As he approaches what could be his final Saturday on the Coliseum sideline, Helton believes he’s seen progress since his USC tenure hit bottom in that rivalry defeat. A new offense, led by Graham Harrell, has found its stride in recent weeks. Young playmakers have begun to emerge. Inconsistencies are finally being ironed out.

But is it too late? His players hope not.

“Decision-makers are going to make the call at the end of the day,” said USC senior linebacker John Houston. “I feel like Helton is a great leader, a great coach, who focuses always on what we can do better as players. He tries to be there when we’re in our highs and lows.”
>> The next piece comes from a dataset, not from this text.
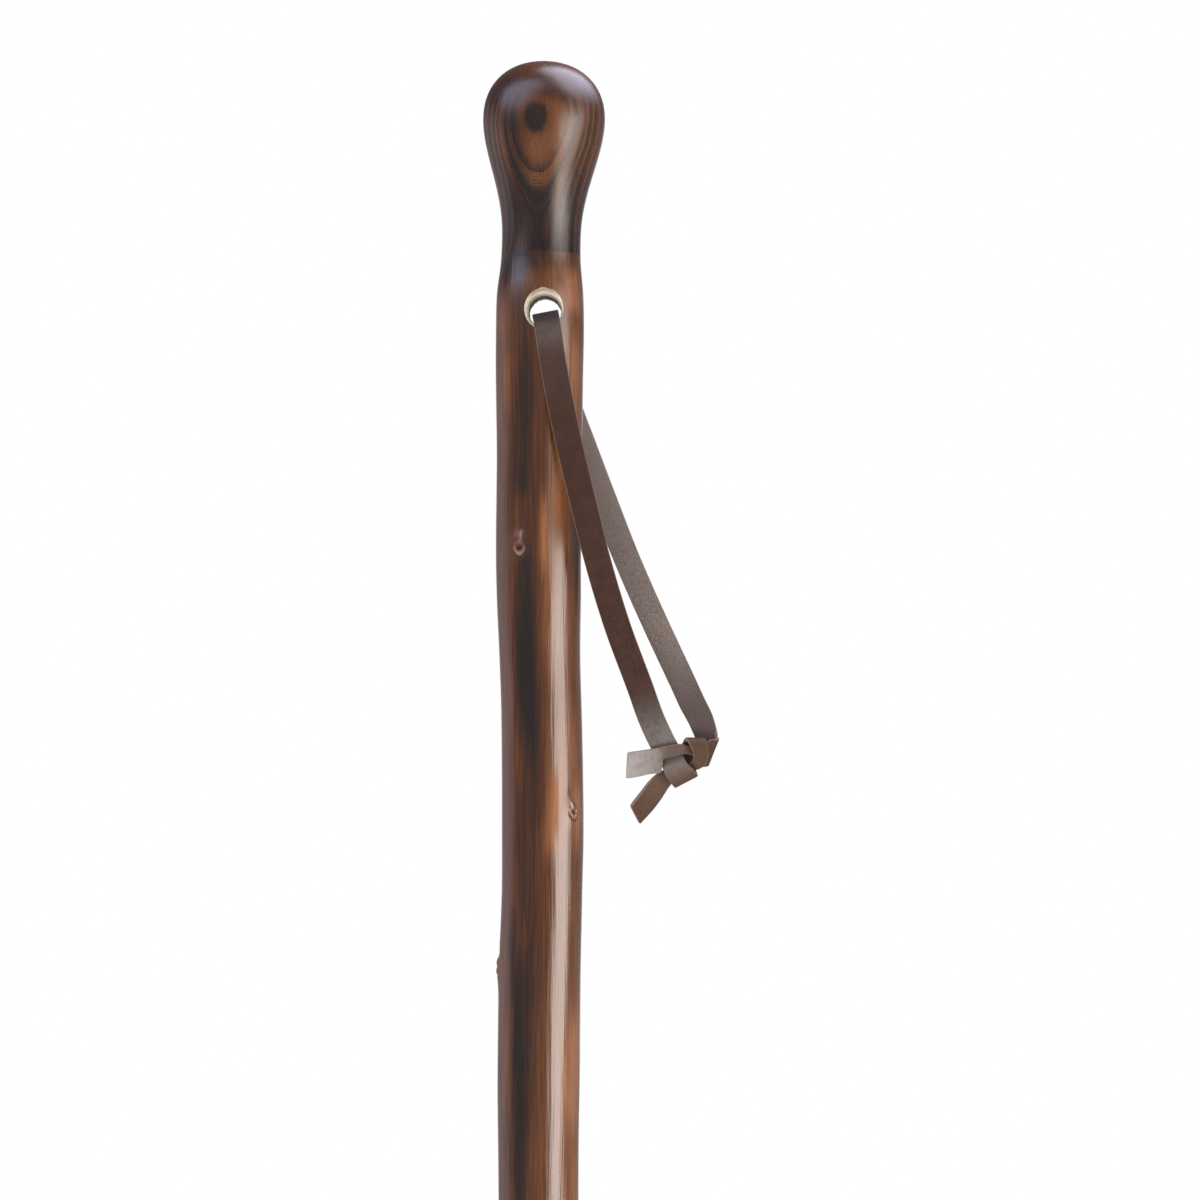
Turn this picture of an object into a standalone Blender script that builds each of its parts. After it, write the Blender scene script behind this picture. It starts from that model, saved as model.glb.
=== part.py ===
"""Walking cane: a flamed chestnut stick with a turned knob, a knotted leather wrist strap through the stick,
and a spiked steel tip under a slip-on rubber cap.

Metres, +Z up. The origin is the centre of the rubber cap's tread, the stick stands along +Z, the front of
the cane is -Y, and the strap hangs to the right, at +X.
"""

import math

import bmesh
import bpy
from mathutils import Matrix, Vector

MM = 0.001
GAP = 0.0003

# Heights along the cane
LENGTH = 0.930
JOINT_Z = 0.8741
BORE_Z = 0.8574
SHOULDER_Z = 0.072
SLEEVE_FLOOR_Z = 0.032

# The knob: a neck that swells into a bulge, under a crown that is a squared half ellipse
NECK_RADIUS = 0.01143
NECK_RISE = 0.0044
BULGE_RADIUS = 0.01766
BULGE_RISE = 0.0392
CROWN_SQUARENESS = 2.2
SWELL_DELAY = 1.15
KNOB_FOOT_RADIUS = 0.0115
KNOB_LEAN = math.radians(1.3)
KNOB_SIDES = 40

# The glued joint inside the knob: the stick's turned tenon in the knob's blind socket
SOCKET_RADIUS = 0.0070
SOCKET_DEPTH = 0.0315
TENON_LENGTH = 0.030
TENON_OVERLAP = 0.006

# The stick, a natural pole: height, radius, sideways and front-to-back drift of its middle, in millimetres
STICK_SIDES = 28
STICK_RING_STEP = 0.0125
STICK = (
    (873.7, 11.50, 0.00, 0.00),
    (868.0, 12.00, -0.14, 0.00),
    (862.0, 12.60, -0.27, 0.00),
    (851.0, 12.80, -0.30, 0.05),
    (832.0, 12.60, -0.45, 0.10),
    (815.0, 12.40, -0.50, 0.15),
    (789.0, 12.35, -0.75, 0.20),
    (774.0, 12.25, -0.60, 0.20),
    (757.0, 11.75, -0.30, 0.20),
    (736.0, 11.75, 0.25, 0.10),
    (709.0, 11.90, 0.50, 0.00),
    (690.0, 11.70, 0.30, -0.10),
    (668.0, 11.90, -0.30, -0.20),
    (635.0, 11.90, -0.70, -0.20),
    (600.0, 11.60, -0.70, -0.10),
    (560.0, 11.50, -0.40, 0.10),
    (515.0, 11.40, 0.10, 0.30),
    (470.0, 11.10, 0.60, 0.40),
    (420.0, 10.95, 0.50, 0.20),
    (370.0, 10.80, 0.00, -0.20),
    (320.0, 10.55, -0.50, -0.40),
    (270.0, 10.40, -0.60, -0.30),
    (220.0, 10.20, -0.20, 0.00),
    (170.0, 10.05, 0.30, 0.20),
    (120.0, 9.90, 0.20, 0.10),
    (92.0, 9.80, 0.00, 0.00),
    (72.3, 9.75, 0.00, 0.00),
)

# The bore that the strap goes through, along Y, with a flared rim at each side of the stick
BORE_X = 0.0012
BORE_RADIUS = 0.0048
BORE_FLARE_START = 0.0116
BORE_CUTTER_REACH = 0.0160

# The leather strap: a flat strip, how its legs leave the bore, and how far apart its rows are
STRAP_WIDTH = 0.0076
STRAP_THICKNESS = 0.0013
STRAP_FALL = math.radians(11)
STRAP_BEND = 0.0022
STRAP_BEND_STEPS = 5
STRAP_IN_BORE_DROP = 0.0017
STRAP_LEG_DEPTH = 0.0139
KNOT_STEP = 0.0013
KNOT_GAP = 0.0045
LEG_STEP = 0.0046
FOLD_STEPS = 6

# The strap's route from the end of its upper tail to the end of its lower tail. Each row of the knot
# gives both edges of the strip in millimetres: x, z and how far the edge lies in front of the cane's
# middle plane, first for the edge that is on top in the upper tail. A row narrower than the strip is
# where the knot squeezes it.
UPPER_TAIL = (
    (25.0, 730.0, 2.60, 24.6, 722.4, 2.50),
    (28.4, 730.5, 2.90, 28.2, 723.0, 2.70),
    (31.6, 731.0, 3.45, 31.8, 723.8, 2.95),
    (33.6, 731.4, 3.65, 33.5, 724.1, 3.15),
    (34.6, 731.6, 3.65, 34.4, 725.6, 3.20),
    (35.7, 731.8, 3.55, 35.2, 727.7, 3.20),
    (38.2, 732.3, 3.40, 38.2, 728.8, 3.15),
    (40.5, 732.5, 3.10, 40.9, 729.5, 3.10),
    (42.0, 732.0, 2.50, 42.5, 729.5, 2.35),
    (43.4, 731.7, 1.90, 43.9, 729.2, 1.75),
    (45.6, 731.8, 1.65, 45.5, 728.3, 1.65),
    (47.8, 732.8, 1.45, 46.4, 726.8, 1.45),
)
REAR_TURN = (
    (51.0, 735.6, -1.25, 46.6, 729.7, -1.95),
    (50.9, 736.7, -1.60, 45.6, 732.1, -2.05),
    (50.5, 738.4, -1.90, 44.5, 734.6, -2.10),
    (49.7, 740.9, -2.25, 43.0, 737.9, -2.25),
)
FRONT_WRAP = (
    (38.6, 734.4, 2.10, 31.6, 731.6, 1.80),
    (40.2, 731.4, 1.35, 33.3, 728.6, 1.35),
    (40.9, 729.7, 1.35, 34.2, 727.3, 1.30),
    (41.5, 728.4, 2.10, 34.9, 726.3, 1.80),
    (42.0, 727.4, 3.05, 35.3, 725.3, 2.75),
    (42.7, 726.4, 3.50, 35.8, 723.9, 3.40),
)
REAR_WRAP = (
    (45.6, 727.8, -0.35, 39.6, 725.4, -0.42),
    (46.2, 730.0, -0.35, 40.2, 729.0, -0.35),
)
LOWER_TAIL = (
    (48.4, 730.2, 3.45, 44.0, 730.3, 4.05),
    (48.3, 728.4, 3.45, 44.1, 729.1, 3.75),
    (47.5, 726.5, 3.40, 43.9, 728.0, 3.20),
    (46.1, 725.4, 2.80, 43.5, 727.0, 2.40),
    (44.6, 725.0, 1.85, 42.6, 726.3, 1.65),
    (42.5, 724.0, 1.50, 41.2, 725.9, 1.40),
    (40.5, 723.0, 1.40, 39.2, 725.5, 1.35),
    (38.7, 721.7, 1.30, 37.0, 724.9, 1.40),
    (37.1, 719.9, 1.00, 34.8, 723.6, 1.80),
    (34.8, 716.5, 0.45, 31.8, 721.4, 2.80),
    (32.2, 713.2, 0.10, 29.0, 718.6, 3.60),
    (30.0, 710.8, 0.00, 27.1, 716.2, 3.90),
    (28.5, 709.2, 0.00, 25.9, 714.5, 3.90),
)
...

There have been plenty of highs and lows over the last five years, as Helton took USC to the Rose Bowl in his first full season, before missing a bowl last year. But amid all that uncertainty, Helton has never failed to keep focused on the moment, his players said.

“The man shows up every day ready,” wideout Michael Pittman Jr. said. “I’ve never seen him down, with all the bad stuff that’s written about him constantly, he’s just so upbeat. He never lets anything get him down. He doesn’t let the negativity bleed into what we’ve got going here. He’s always been a strong man.”

And with one more victory, he’ll have a strong finish to bolster his case. But as Helton’s potential final moment at USC approaches, it’s fair to wonder whether it’ll have any bearing on a fate that so many have long assumed to be sealed.